[Problem statement]:
Repeat the listing in full. Nothing may be added or left out.

[Dataset excerpt]:
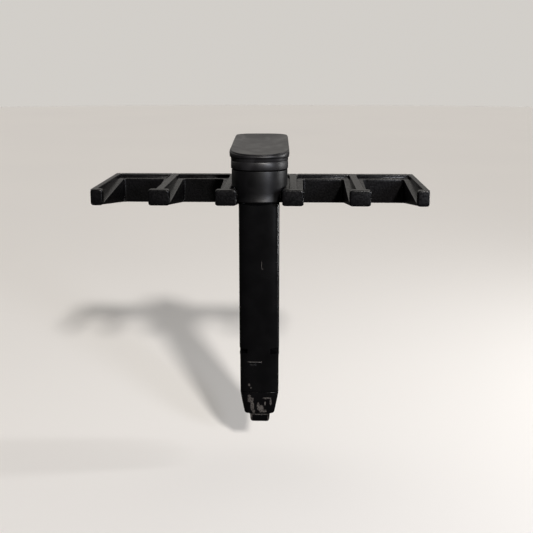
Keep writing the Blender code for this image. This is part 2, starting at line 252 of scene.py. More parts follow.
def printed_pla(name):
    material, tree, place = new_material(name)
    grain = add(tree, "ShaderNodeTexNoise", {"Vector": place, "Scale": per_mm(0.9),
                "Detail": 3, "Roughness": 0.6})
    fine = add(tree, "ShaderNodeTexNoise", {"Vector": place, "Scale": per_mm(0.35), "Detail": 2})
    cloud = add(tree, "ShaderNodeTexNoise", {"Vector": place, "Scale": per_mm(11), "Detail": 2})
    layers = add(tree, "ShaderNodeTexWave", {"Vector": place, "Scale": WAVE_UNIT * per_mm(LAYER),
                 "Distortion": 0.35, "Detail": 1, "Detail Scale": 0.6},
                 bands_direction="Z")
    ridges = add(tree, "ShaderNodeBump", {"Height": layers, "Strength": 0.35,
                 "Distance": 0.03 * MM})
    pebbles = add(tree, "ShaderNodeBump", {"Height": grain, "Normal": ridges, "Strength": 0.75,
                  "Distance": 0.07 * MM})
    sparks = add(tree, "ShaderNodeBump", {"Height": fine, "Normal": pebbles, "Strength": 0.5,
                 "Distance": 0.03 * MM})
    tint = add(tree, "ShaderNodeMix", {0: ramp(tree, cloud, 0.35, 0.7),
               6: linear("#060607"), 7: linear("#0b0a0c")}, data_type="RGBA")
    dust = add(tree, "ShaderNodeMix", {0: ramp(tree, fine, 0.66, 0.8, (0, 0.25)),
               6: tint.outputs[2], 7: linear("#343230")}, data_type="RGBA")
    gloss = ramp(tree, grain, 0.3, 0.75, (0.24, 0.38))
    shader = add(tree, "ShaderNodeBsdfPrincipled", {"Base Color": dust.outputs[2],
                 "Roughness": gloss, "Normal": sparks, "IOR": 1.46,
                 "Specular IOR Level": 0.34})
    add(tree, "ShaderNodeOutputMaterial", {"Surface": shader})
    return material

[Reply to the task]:
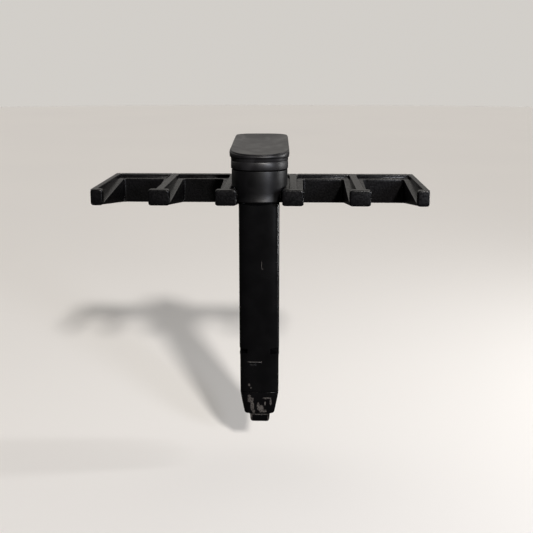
Keep writing the Blender code for this image. This is part 2, starting at line 252 of scene.py. More parts follow.
def printed_pla(name):
    material, tree, place = new_material(name)
    grain = add(tree, "ShaderNodeTexNoise", {"Vector": place, "Scale": per_mm(0.9),
                "Detail": 3, "Roughness": 0.6})
    fine = add(tree, "ShaderNodeTexNoise", {"Vector": place, "Scale": per_mm(0.35), "Detail": 2})
    cloud = add(tree, "ShaderNodeTexNoise", {"Vector": place, "Scale": per_mm(11), "Detail": 2})
    layers = add(tree, "ShaderNodeTexWave", {"Vector": place, "Scale": WAVE_UNIT * per_mm(LAYER),
                 "Distortion": 0.35, "Detail": 1, "Detail Scale": 0.6},
                 bands_direction="Z")
    ridges = add(tree, "ShaderNodeBump", {"Height": layers, "Strength": 0.35,
                 "Distance": 0.03 * MM})
    pebbles = add(tree, "ShaderNodeBump", {"Height": grain, "Normal": ridges, "Strength": 0.75,
                  "Distance": 0.07 * MM})
    sparks = add(tree, "ShaderNodeBump", {"Height": fine, "Normal": pebbles, "Strength": 0.5,
                 "Distance": 0.03 * MM})
    tint = add(tree, "ShaderNodeMix", {0: ramp(tree, cloud, 0.35, 0.7),
               6: linear("#060607"), 7: linear("#0b0a0c")}, data_type="RGBA")
    dust = add(tree, "ShaderNodeMix", {0: ramp(tree, fine, 0.66, 0.8, (0, 0.25)),
               6: tint.outputs[2], 7: linear("#343230")}, data_type="RGBA")
    gloss = ramp(tree, grain, 0.3, 0.75, (0.24, 0.38))
    shader = add(tree, "ShaderNodeBsdfPrincipled", {"Base Color": dust.outputs[2],
                 "Roughness": gloss, "Normal": sparks, "IOR": 1.46,
                 "Specular IOR Level": 0.34})
    add(tree, "ShaderNodeOutputMaterial", {"Surface": shader})
    return material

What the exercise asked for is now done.